_Written instruction_:
Please give back word for word the lines below, from the first one through the one with "span * (t3 - t2))".

_Data provided_:
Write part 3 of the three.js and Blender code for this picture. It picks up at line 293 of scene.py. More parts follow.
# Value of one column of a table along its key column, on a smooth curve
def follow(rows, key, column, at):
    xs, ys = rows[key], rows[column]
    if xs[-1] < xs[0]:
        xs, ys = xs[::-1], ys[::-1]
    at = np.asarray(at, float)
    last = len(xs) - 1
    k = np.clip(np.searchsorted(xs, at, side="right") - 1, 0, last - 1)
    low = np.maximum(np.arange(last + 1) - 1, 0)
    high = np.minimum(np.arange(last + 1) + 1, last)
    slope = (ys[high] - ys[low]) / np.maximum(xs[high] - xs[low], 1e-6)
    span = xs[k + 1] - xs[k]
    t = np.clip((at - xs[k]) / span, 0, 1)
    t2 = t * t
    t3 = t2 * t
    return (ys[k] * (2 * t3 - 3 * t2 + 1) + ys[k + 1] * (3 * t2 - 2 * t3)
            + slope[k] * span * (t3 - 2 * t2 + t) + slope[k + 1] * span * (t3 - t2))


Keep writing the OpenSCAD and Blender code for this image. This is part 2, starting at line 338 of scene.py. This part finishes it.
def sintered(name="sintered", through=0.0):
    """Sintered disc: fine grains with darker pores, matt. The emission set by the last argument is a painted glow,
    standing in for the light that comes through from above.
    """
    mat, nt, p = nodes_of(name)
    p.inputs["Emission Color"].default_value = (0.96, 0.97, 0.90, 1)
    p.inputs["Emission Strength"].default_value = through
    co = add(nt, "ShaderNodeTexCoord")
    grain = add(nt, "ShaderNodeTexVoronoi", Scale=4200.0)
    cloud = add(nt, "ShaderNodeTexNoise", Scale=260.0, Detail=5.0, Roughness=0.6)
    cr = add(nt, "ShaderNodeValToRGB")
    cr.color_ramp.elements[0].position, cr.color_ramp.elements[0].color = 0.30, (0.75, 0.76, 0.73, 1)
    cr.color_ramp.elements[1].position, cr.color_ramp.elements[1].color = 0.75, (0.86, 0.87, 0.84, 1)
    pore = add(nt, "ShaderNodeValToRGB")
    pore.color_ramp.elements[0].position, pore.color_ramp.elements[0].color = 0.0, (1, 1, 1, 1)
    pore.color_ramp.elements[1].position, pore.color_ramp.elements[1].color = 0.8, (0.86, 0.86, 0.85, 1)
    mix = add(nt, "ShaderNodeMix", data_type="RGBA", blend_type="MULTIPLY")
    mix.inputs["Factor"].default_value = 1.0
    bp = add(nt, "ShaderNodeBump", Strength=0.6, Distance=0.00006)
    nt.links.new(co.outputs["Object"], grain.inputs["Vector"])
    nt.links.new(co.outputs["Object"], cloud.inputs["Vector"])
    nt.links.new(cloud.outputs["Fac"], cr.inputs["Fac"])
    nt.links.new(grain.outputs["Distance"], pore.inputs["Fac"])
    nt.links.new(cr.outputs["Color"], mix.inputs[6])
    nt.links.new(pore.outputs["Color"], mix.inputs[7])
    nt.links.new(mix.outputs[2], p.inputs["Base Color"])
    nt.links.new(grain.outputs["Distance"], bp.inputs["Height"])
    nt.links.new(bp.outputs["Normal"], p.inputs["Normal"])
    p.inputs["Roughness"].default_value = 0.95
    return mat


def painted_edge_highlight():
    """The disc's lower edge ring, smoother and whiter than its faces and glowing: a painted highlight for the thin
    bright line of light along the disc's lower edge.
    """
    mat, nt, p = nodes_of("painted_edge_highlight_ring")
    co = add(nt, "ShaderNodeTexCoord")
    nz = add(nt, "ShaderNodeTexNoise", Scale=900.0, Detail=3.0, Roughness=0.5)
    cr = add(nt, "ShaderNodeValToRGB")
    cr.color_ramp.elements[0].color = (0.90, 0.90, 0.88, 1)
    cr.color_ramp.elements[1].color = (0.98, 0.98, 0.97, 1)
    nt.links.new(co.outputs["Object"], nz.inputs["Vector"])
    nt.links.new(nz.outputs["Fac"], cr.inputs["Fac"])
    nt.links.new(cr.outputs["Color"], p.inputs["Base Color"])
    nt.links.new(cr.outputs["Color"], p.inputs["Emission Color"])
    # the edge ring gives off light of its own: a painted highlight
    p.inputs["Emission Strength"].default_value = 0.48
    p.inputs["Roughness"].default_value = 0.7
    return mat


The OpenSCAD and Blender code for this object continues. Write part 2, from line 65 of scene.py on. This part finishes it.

_Exercise output_:
Write part 3 of the three.js and Blender code for this picture. It picks up at line 293 of scene.py. More parts follow.
# Value of one column of a table along its key column, on a smooth curve
def follow(rows, key, column, at):
    xs, ys = rows[key], rows[column]
    if xs[-1] < xs[0]:
        xs, ys = xs[::-1], ys[::-1]
    at = np.asarray(at, float)
    last = len(xs) - 1
    k = np.clip(np.searchsorted(xs, at, side="right") - 1, 0, last - 1)
    low = np.maximum(np.arange(last + 1) - 1, 0)
    high = np.minimum(np.arange(last + 1) + 1, last)
    slope = (ys[high] - ys[low]) / np.maximum(xs[high] - xs[low], 1e-6)
    span = xs[k + 1] - xs[k]
    t = np.clip((at - xs[k]) / span, 0, 1)
    t2 = t * t
    t3 = t2 * t
    return (ys[k] * (2 * t3 - 3 * t2 + 1) + ys[k + 1] * (3 * t2 - 2 * t3)
            + slope[k] * span * (t3 - 2 * t2 + t) + slope[k + 1] * span * (t3 - t2))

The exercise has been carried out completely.